A substância, uma enzima (substância que acelera reações químicas) conhecida como ECA2 (enzima conversora de angiotensina 2), age na superfície das células como um receptor: liga-se ao coronavírus e permite que ele entre em células saudáveis, depois de ter sido modificado por outra proteína.
A ECA2 está presente nos pulmões, e os médicos acreditam que uma concentração mais alta nesses órgãos propicia a infecção viral, o que daria à enzima papel importante na progressão de distúrbios pulmonares relacionados à covid-19.
Uma limitação do estudo, porém, é que ele mediu a concentração da enzima apenas no plasma (parte líquida do sangue), e não nos tecidos, o que não permite ter certeza sobre a concentração da ECA2 nos pulmões.
A substância é encontrada também no coração, nos rins e em tecidos que revestem os vasos sanguíneos, e há níveis particularmente altos nos testículos. Segundo os pesquisadores, a regulação da ECA2 nos testículos pode ser um dos motivos da maior concentração da enzima em homens e da maior vulnerabilidade masculina à covid-19.
Adriaan Voors (MD-PhD), professor de Cardiologia do Centro Universitário de Medicina de Groningen (Holanda) que liderou a pesquisa, diz que as conclusões do estudo são restritas a pacientes com insuficiência cardíaca e que não é possível estabelecer ligação direta entre o curso da doença e as concentrações da ECA2 no sangue.
O objetivo do grupo de pesquisa de Voors era estudar diferenças nos marcadores de doenças no sangue entre homens e mulheres, e o trabalho começou antes do surto de coronavírus.
Os pesquisadores mediram as concentrações de ECA2 em amostras de sangue colhidas em dois grupos de pacientes com insuficiência cardíaca de 11 países europeus (Holanda, Reino Unido, Alemanha, França, Grécia, Eslovênia, Sérvia, Itália, Noruega, Polônia e Suécia).
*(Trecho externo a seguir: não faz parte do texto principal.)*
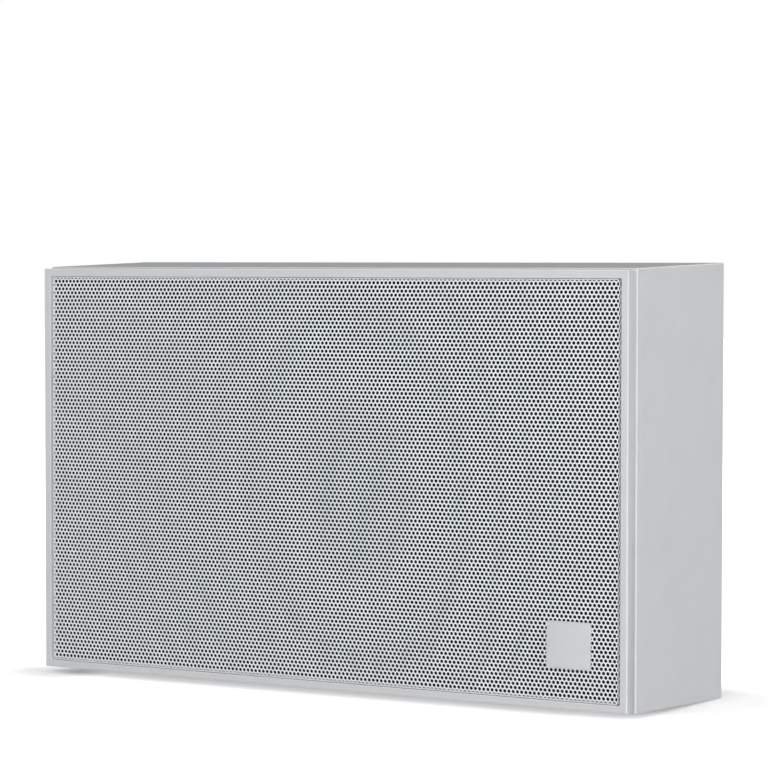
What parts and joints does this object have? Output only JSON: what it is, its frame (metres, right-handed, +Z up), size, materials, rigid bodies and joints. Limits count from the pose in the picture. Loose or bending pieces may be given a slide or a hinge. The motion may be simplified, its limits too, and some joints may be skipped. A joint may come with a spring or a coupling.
{
  "type": "wall speaker",
  "caption": "Rectangular wall-mounted speaker: a moulded box that widens to the wall, a framed perforated grille and a full-range driver inside.",
  "frame": {"origin": "centre of the flat back that lies on the wall", "axes": "+Z up, +X to the right seen from the room, +Y into the wall, so the front faces -Y"},
  "size_m": [0.302, 0.0844, 0.187],
  "materials": {
    "housing_plastic": "light grey moulded ABS with a very fine texture",
    "grille_steel": "satin light grey powder coat",
    "cloth": "black acoustic cloth",
    "badge_plastic": "plain satin light grey",
    "zinc_steel": "bright zinc plate",
    "black_rubber": "matt black",
    "wadding": "white polyester wadding",
    "foam": "dark grey closed-cell foam",
    "basket_steel": "black painted pressed steel",
    "surround_cloth": "doped black cloth",
    "spider_cloth": "resin-dipped yellow-brown cloth",
    "cone_paper": "black pressed paper",
    "former_paper": "brown kraft paper",
    "coil_copper": "enamelled copper wire",
    "ferrite": "dark grey ground ferrite",
    "phenolic": "brown laminated board",
    "tinned_brass": "plain brass",
    "core_steel": "stacked, varnished laminations",
    "bobbin_nylon": "natural nylon",
    "winding_tape": "amber tape over copper wire",
    "terminal_plastic": "off-white nylon",
    "wire_yellow": "yellow PVC insulation",
    "wire_blue": "blue PVC insulation",
    "wire_red": "red PVC insulation",
    "wire_black": "black PVC insulation"
  },
  "bodies": {
    "cabinet": {"rear_housing": "housing_plastic", "front_frame": "housing_plastic", "grille": "grille_steel", "grille_cloth": "cloth", "badge": "badge_plastic", "frame_screws": "zinc_steel", "cable_grommet": "black_rubber", "damping_pad": "wadding", "driver_gasket": "foam", "driver_basket": "basket_steel", "surround": "surround_cloth", "spider": "spider_cloth", "top_plate": "zinc_steel", "magnet": "ferrite", "yoke": "zinc_steel", "tag_strip": "phenolic", "solder_tags": "tinned_brass", "tinsel_leads": "coil_copper", "driver_screws": "zinc_steel", "transformer_core": "core_steel", "transformer_bobbin": "bobbin_nylon", "transformer_winding": "winding_tape", "transformer_bracket": "zinc_steel", "transformer_screws": "zinc_steel", "terminal_block": "terminal_plastic", "terminal_inserts": "tinned_brass", "terminal_screws": "zinc_steel", "terminal_block_screws": "zinc_steel", "tap_wires": "wire_yellow", "common_wire": "wire_blue", "driver_lead_red": "wire_red", "driver_lead_black": "wire_black"},
    "moving_coil": {"cone": "cone_paper", "whizzer_cone": "cone_paper", "dust_cap": "cone_paper", "coil_former": "former_paper", "coil_winding": "coil_copper"}
  },
  "joints": [
    {"name": "cone_travel", "type": "slide", "parent": "cabinet", "child": "moving_coil", "axis": [0, -1, 0], "range_m": [-0.002, 0.002], "stiffness_N_per_m": 1500, "deforming": ["surround", "spider", "tinsel_leads"]}
  ]
}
O primeiro grupo era formado por 1.485 homens e 537 mulheres, e o segundo, por 1.123 homens e 575 mulheres.
O trabalho investigou o efeito de vários fatores clínicos que poderiam afetar as concentrações da ECA2, entre eles o uso de medicamentos inibidores da ECA ou bloqueadores de receptores da angiotensina (BRA), a história de doença pulmonar obstrutiva crônica ou de obstrução da artéria coronária. Na pesquisa, descobriram que o sexo masculino era o mais forte preditor de concentrações elevadas de ECA2.
Segundo o estudo, não foram encontradas evidências de que inibidores da ECA ou os bloqueadores BRA estejam ligados à concentração mais alta da ECA2, o que pode ser importante para orientar a manutenção desses tratamentos durante uma infecção pelo vírus, segundo Voors. As drogas costumam ser prescritas para pacientes cardíacos, diabéticos ou com doenças nos rins.
— Elas são um tratamento muito eficaz para a insuficiência cardíaca e os efeitos hipotéticos na infecção viral devem ser avaliados com cuidado contra seus benefícios comprovados — afirmou Voors.